Black’s obsession with notoriety seemingly knows no bounds, so it’s not inconceivable that he’s telling the truth about staging elaborate and illegal things to get attention. He is, by his own admission, a “drama junkie”. However, his direct challenges to the authorities in the wake of the PBS special proved to be a step too far.

“I welcome the LAPD to come on down,” he said at the time. “I just can’t see [them] wasting millions of dollars – taxpayer money – to come for a videotape. That’s ridiculous.”

He also directly challenged the Attorney General, John Ashcroft. Black wasn’t just holding up a giant red rag to a steaming, government-sized bull, he was practically whacking it over the head with a dildo at the same time. Then the bull began to charge.

“I ultimately have to fault myself for taking the bait and participating [in the PBS film], but truthfully, at that time, I really thought this administration had a lot more important things to worry about – mainly terrorism and 9/11 and getting re-elected,” he tells me. “In my wildest dreams, I didn’t think they were setting up to go after porn.”

Black at the La Tuna Federal Correctional Institute in Texas, 2010

Black and Borden were soon indicted, with 47 uniformed federal officers raiding their premises in April of 2003, serving a search and seizure warrant for five films: Extreme Teen #24, Cocktail #2, Ass Clowns #3, 1001 Ways to Eat My Jizz and the PBS-featured Forced Entry, as well as for all paperwork and transaction details relating to their distribution. Even after the seizure, though, Black continued his affront against the authorities, deciding to market the seized films as The Federal Five. “It really got heavy because the government was going after me with such vengeance,” says Black. “It was shocking.”

Black and Borden initially beat the case in a landmark US court ruling. The judge decided that the federal anti-obscenity statutes were unconstitutional as they violated a person’s fundamental right to possess and view whatever the hell they wanted in the privacy of their own home.

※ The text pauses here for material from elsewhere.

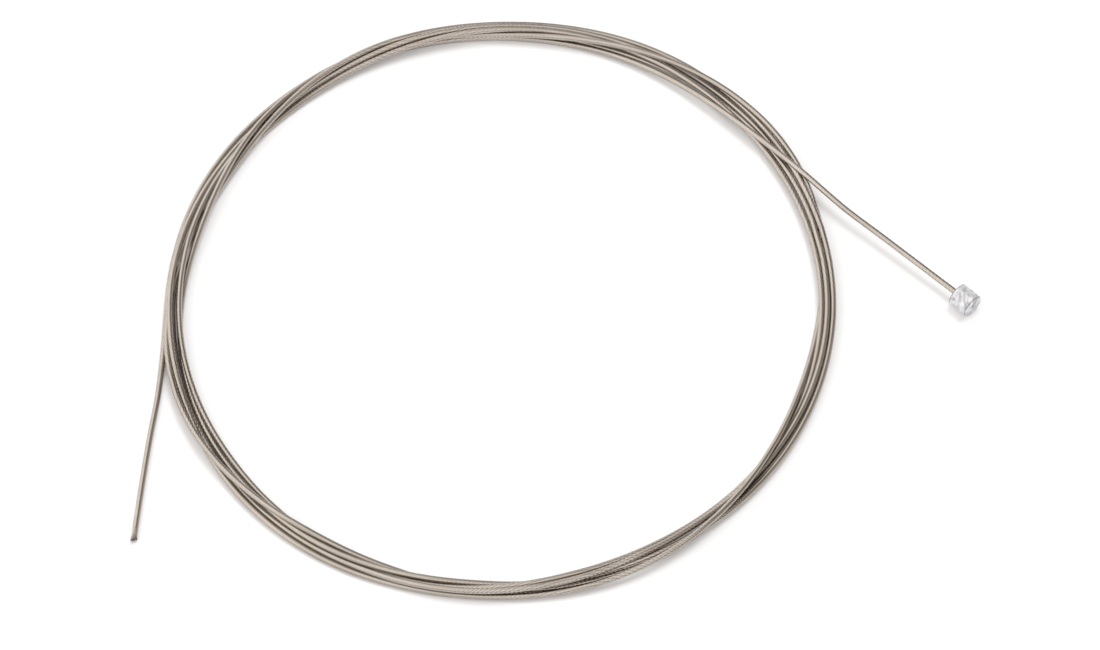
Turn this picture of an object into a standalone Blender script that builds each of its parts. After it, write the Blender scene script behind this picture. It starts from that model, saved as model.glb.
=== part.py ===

However, victory was short-lived and an appeal was launched to overturn the ruling.

Money ran out for lawyers and they struck a deal – in July of 2009, Black and Borden were each sentenced to a year and a day. An error on Black’s paperwork had him listed as a sex offender, which made him ineligible to remain in the part of the prison he’d been checked into. While a transfer was arranged he was placed in solitary confinement for a month.

“It was true torture,” he says. “You’re in lockdown 24 hours a day. I never want to do that again. The big prison was fine. You have to watch the rules or you get stabbed, but if you stay out of trouble you can make friends. It’s basically like being in the military.”

When Black got out in 2010 he returned to the industry, making parody porn. “There was really nothing left of the business,” he says. “The internet and piracy had destroyed the industry beyond repair.”

So, instead, he started his radio show (The Rob Black Show), which he sees as “an alternative to Rush Limbaugh”. He says he’s “very liberal” when it comes to his views on social and economic issues, and believes in a “trickle-up economy”.

He continues: “I believe in a woman’s right to choose, and in gun control. But I look at all these things and put humour in them, because I do feel, as a liberal and a democrat, that people in my party can be too culturally sensitive. If that makes me come off as being racist, that’s people’s own hang-ups.”

I suggest that I’ve found material of Black’s to be both culturally insensitive and racist. He calls me an “English hipster douche bag”.

Still, whatever you think of Black, it’s not going stop him from doing what he does. “I’m going to create this character, ‘Rob Black’, who’s going to be this demonic-like figure – this boisterous, obnoxious person,” he once said. That character is something he says he’s still working on now: “The aim is to be that in a political, comedic and mainstream setting. That’s what’s next for Rob Black.”